►
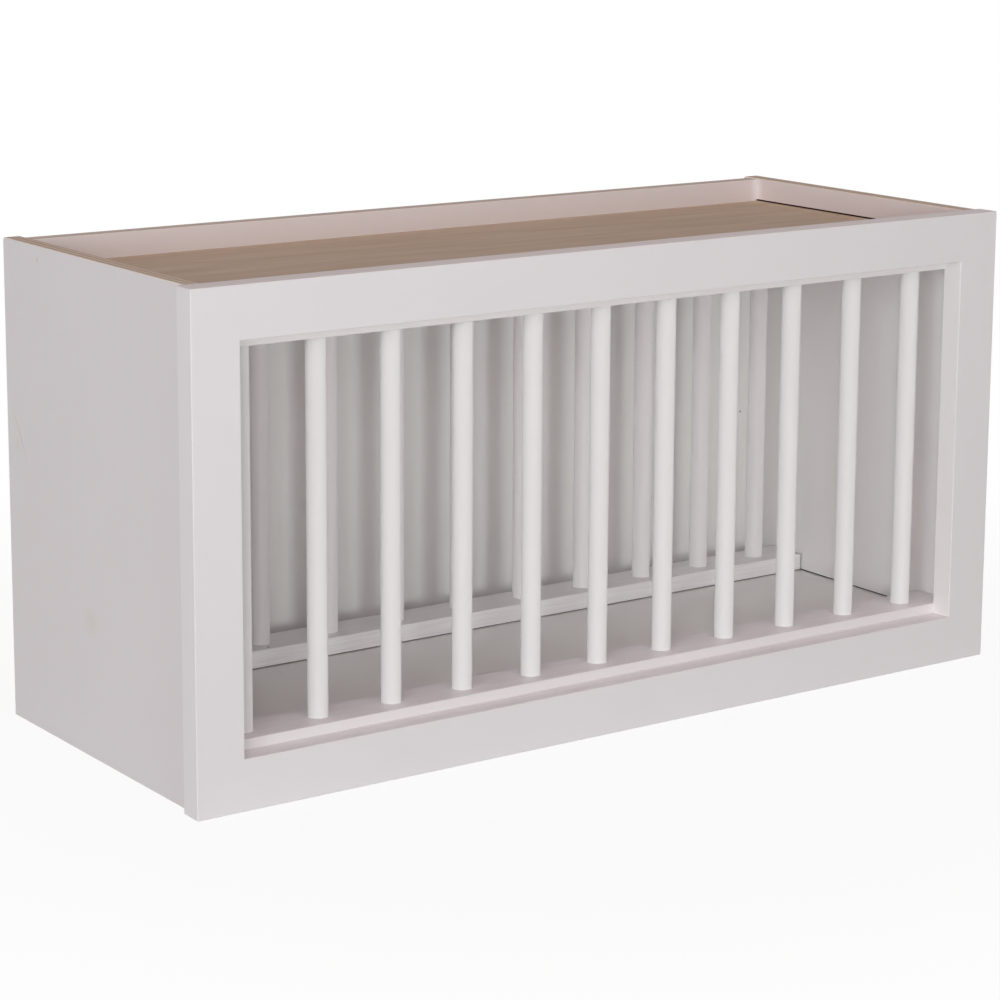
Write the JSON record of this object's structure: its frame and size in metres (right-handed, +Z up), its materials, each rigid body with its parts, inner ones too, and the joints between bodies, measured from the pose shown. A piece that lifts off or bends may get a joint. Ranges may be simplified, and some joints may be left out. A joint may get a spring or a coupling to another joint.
{
  "type": "plate rack",
  "caption": "Wall cabinet plate rack: open-fronted plywood case behind a face frame, with front and rear rows of upright dowels that hold plates on edge.",
  "frame": {"origin": "middle of the bounding box's underside, on the surface that the rack stands on", "axes": "+X to the right as seen from the front, +Y from the front to the wall, +Z up"},
  "size_m": [0.762, 0.3048, 0.381],
  "materials": {
    "white_paint": "satin white lacquer over hardwood and plywood, raw ply edges",
    "dowel_paint": "satin white lacquer over a turned birch dowel",
    "prefinished_ply": "white-painted plywood, raw edges",
    "bare_ply": "unfinished plywood veneer, faint straight grain",
    "zinc_steel": "zinc plated, dull"
  },
  "bodies": {
    "root": {"left_stile": "white_paint", "right_stile": "white_paint", "top_rail": "white_paint", "bottom_rail": "white_paint", "left_side_panel": "white_paint", "right_side_panel": "white_paint", "front_lower_dowel_rail": "white_paint", "front_upper_dowel_rail": "white_paint", "rear_lower_dowel_rail": "white_paint", "rear_upper_dowel_rail": "white_paint", "bottom_panel": "prefinished_ply", "back_panel": "prefinished_ply", "top_panel": "bare_ply", "front_dowel_01": "dowel_paint", "front_dowel_02": "dowel_paint", "front_dowel_03": "dowel_paint", "front_dowel_04": "dowel_paint", "front_dowel_05": "dowel_paint", "front_dowel_06": "dowel_paint", "front_dowel_07": "dowel_paint", "front_dowel_08": "dowel_paint", "front_dowel_09": "dowel_paint", "front_dowel_10": "dowel_paint", "front_dowel_11": "dowel_paint", "rear_dowel_01": "dowel_paint", "rear_dowel_02": "dowel_paint", "rear_dowel_03": "dowel_paint", "rear_dowel_04": "dowel_paint", "rear_dowel_05": "dowel_paint", "rear_dowel_06": "dowel_paint", "rear_dowel_07": "dowel_paint", "rear_dowel_08": "dowel_paint", "rear_dowel_09": "dowel_paint", "rear_dowel_10": "dowel_paint", "rear_dowel_11": "dowel_paint", "pocket_screw_top_left_1": "zinc_steel", "pocket_screw_top_left_2": "zinc_steel", "pocket_screw_top_right_1": "zinc_steel", "pocket_screw_top_right_2": "zinc_steel", "pocket_screw_bottom_left_1": "zinc_steel", "pocket_screw_bottom_left_2": "zinc_steel", "pocket_screw_bottom_right_1": "zinc_steel", "pocket_screw_bottom_right_2": "zinc_steel", "brad_left_top_1": "zinc_steel", "brad_left_top_2": "zinc_steel", "brad_left_top_3": "zinc_steel", "brad_left_bottom_1": "zinc_steel", "brad_left_bottom_2": "zinc_steel", "brad_left_bottom_3": "zinc_steel", "brad_right_top_1": "zinc_steel", "brad_right_top_2": "zinc_steel", "brad_right_top_3": "zinc_steel", "brad_right_bottom_1": "zinc_steel", "brad_right_bottom_2": "zinc_steel", "brad_right_bottom_3": "zinc_steel"}
  },
  "joints": []
}
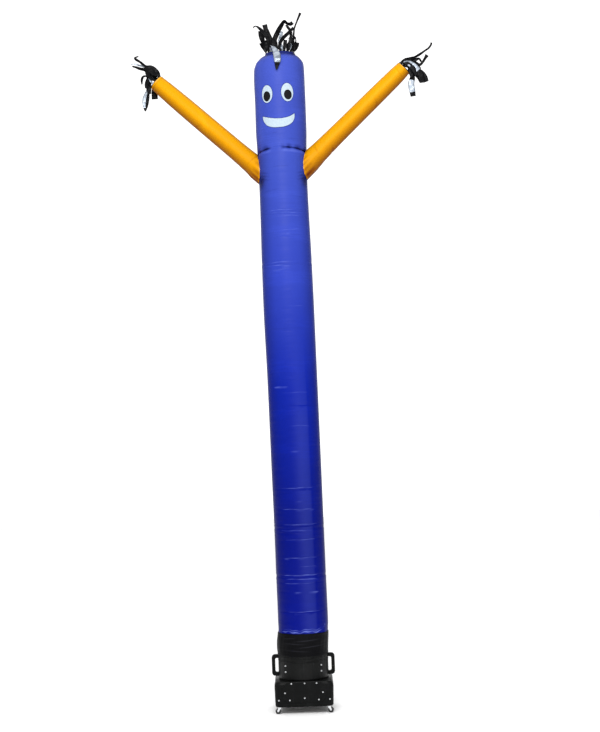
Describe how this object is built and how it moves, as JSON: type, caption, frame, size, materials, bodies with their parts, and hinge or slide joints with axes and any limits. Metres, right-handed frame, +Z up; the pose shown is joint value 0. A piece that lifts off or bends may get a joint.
◄
Your instructions: Emit the full listing verbatim.

Task answer:
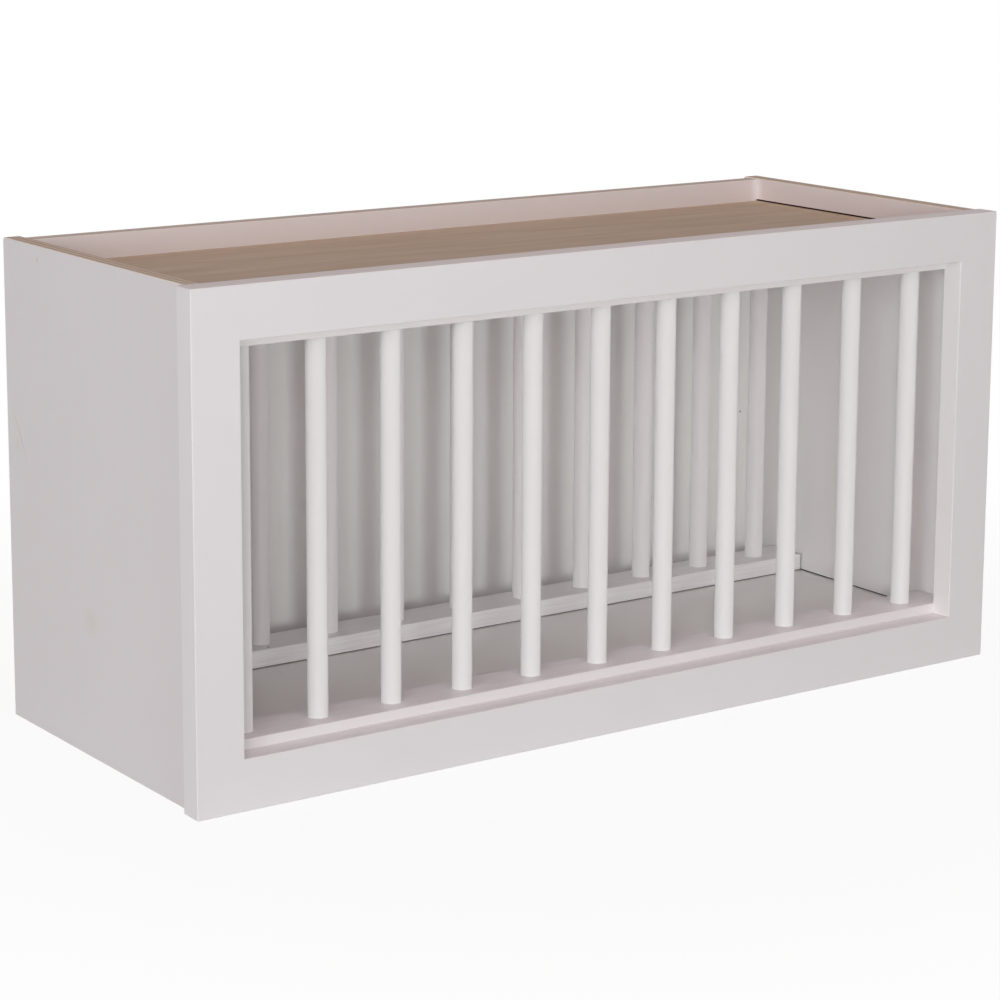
Write the JSON record of this object's structure: its frame and size in metres (right-handed, +Z up), its materials, each rigid body with its parts, inner ones too, and the joints between bodies, measured from the pose shown. A piece that lifts off or bends may get a joint. Ranges may be simplified, and some joints may be left out. A joint may get a spring or a coupling to another joint.
{
  "type": "plate rack",
  "caption": "Wall cabinet plate rack: open-fronted plywood case behind a face frame, with front and rear rows of upright dowels that hold plates on edge.",
  "frame": {"origin": "middle of the bounding box's underside, on the surface that the rack stands on", "axes": "+X to the right as seen from the front, +Y from the front to the wall, +Z up"},
  "size_m": [0.762, 0.3048, 0.381],
  "materials": {
    "white_paint": "satin white lacquer over hardwood and plywood, raw ply edges",
    "dowel_paint": "satin white lacquer over a turned birch dowel",
    "prefinished_ply": "white-painted plywood, raw edges",
    "bare_ply": "unfinished plywood veneer, faint straight grain",
    "zinc_steel": "zinc plated, dull"
  },
  "bodies": {
    "root": {"left_stile": "white_paint", "right_stile": "white_paint", "top_rail": "white_paint", "bottom_rail": "white_paint", "left_side_panel": "white_paint", "right_side_panel": "white_paint", "front_lower_dowel_rail": "white_paint", "front_upper_dowel_rail": "white_paint", "rear_lower_dowel_rail": "white_paint", "rear_upper_dowel_rail": "white_paint", "bottom_panel": "prefinished_ply", "back_panel": "prefinished_ply", "top_panel": "bare_ply", "front_dowel_01": "dowel_paint", "front_dowel_02": "dowel_paint", "front_dowel_03": "dowel_paint", "front_dowel_04": "dowel_paint", "front_dowel_05": "dowel_paint", "front_dowel_06": "dowel_paint", "front_dowel_07": "dowel_paint", "front_dowel_08": "dowel_paint", "front_dowel_09": "dowel_paint", "front_dowel_10": "dowel_paint", "front_dowel_11": "dowel_paint", "rear_dowel_01": "dowel_paint", "rear_dowel_02": "dowel_paint", "rear_dowel_03": "dowel_paint", "rear_dowel_04": "dowel_paint", "rear_dowel_05": "dowel_paint", "rear_dowel_06": "dowel_paint", "rear_dowel_07": "dowel_paint", "rear_dowel_08": "dowel_paint", "rear_dowel_09": "dowel_paint", "rear_dowel_10": "dowel_paint", "rear_dowel_11": "dowel_paint", "pocket_screw_top_left_1": "zinc_steel", "pocket_screw_top_left_2": "zinc_steel", "pocket_screw_top_right_1": "zinc_steel", "pocket_screw_top_right_2": "zinc_steel", "pocket_screw_bottom_left_1": "zinc_steel", "pocket_screw_bottom_left_2": "zinc_steel", "pocket_screw_bottom_right_1": "zinc_steel", "pocket_screw_bottom_right_2": "zinc_steel", "brad_left_top_1": "zinc_steel", "brad_left_top_2": "zinc_steel", "brad_left_top_3": "zinc_steel", "brad_left_bottom_1": "zinc_steel", "brad_left_bottom_2": "zinc_steel", "brad_left_bottom_3": "zinc_steel", "brad_right_top_1": "zinc_steel", "brad_right_top_2": "zinc_steel", "brad_right_top_3": "zinc_steel", "brad_right_bottom_1": "zinc_steel", "brad_right_bottom_2": "zinc_steel", "brad_right_bottom_3": "zinc_steel"}
  },
  "joints": []
}
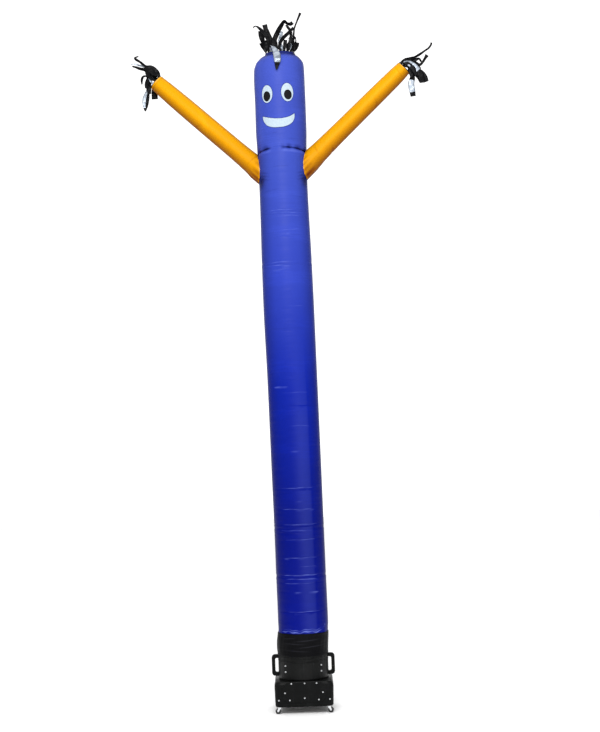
Describe how this object is built and how it moves, as JSON: type, caption, frame, size, materials, bodies with their parts, and hinge or slide joints with axes and any limits. Metres, right-handed frame, +Z up; the pose shown is joint value 0. A piece that lifts off or bends may get a joint.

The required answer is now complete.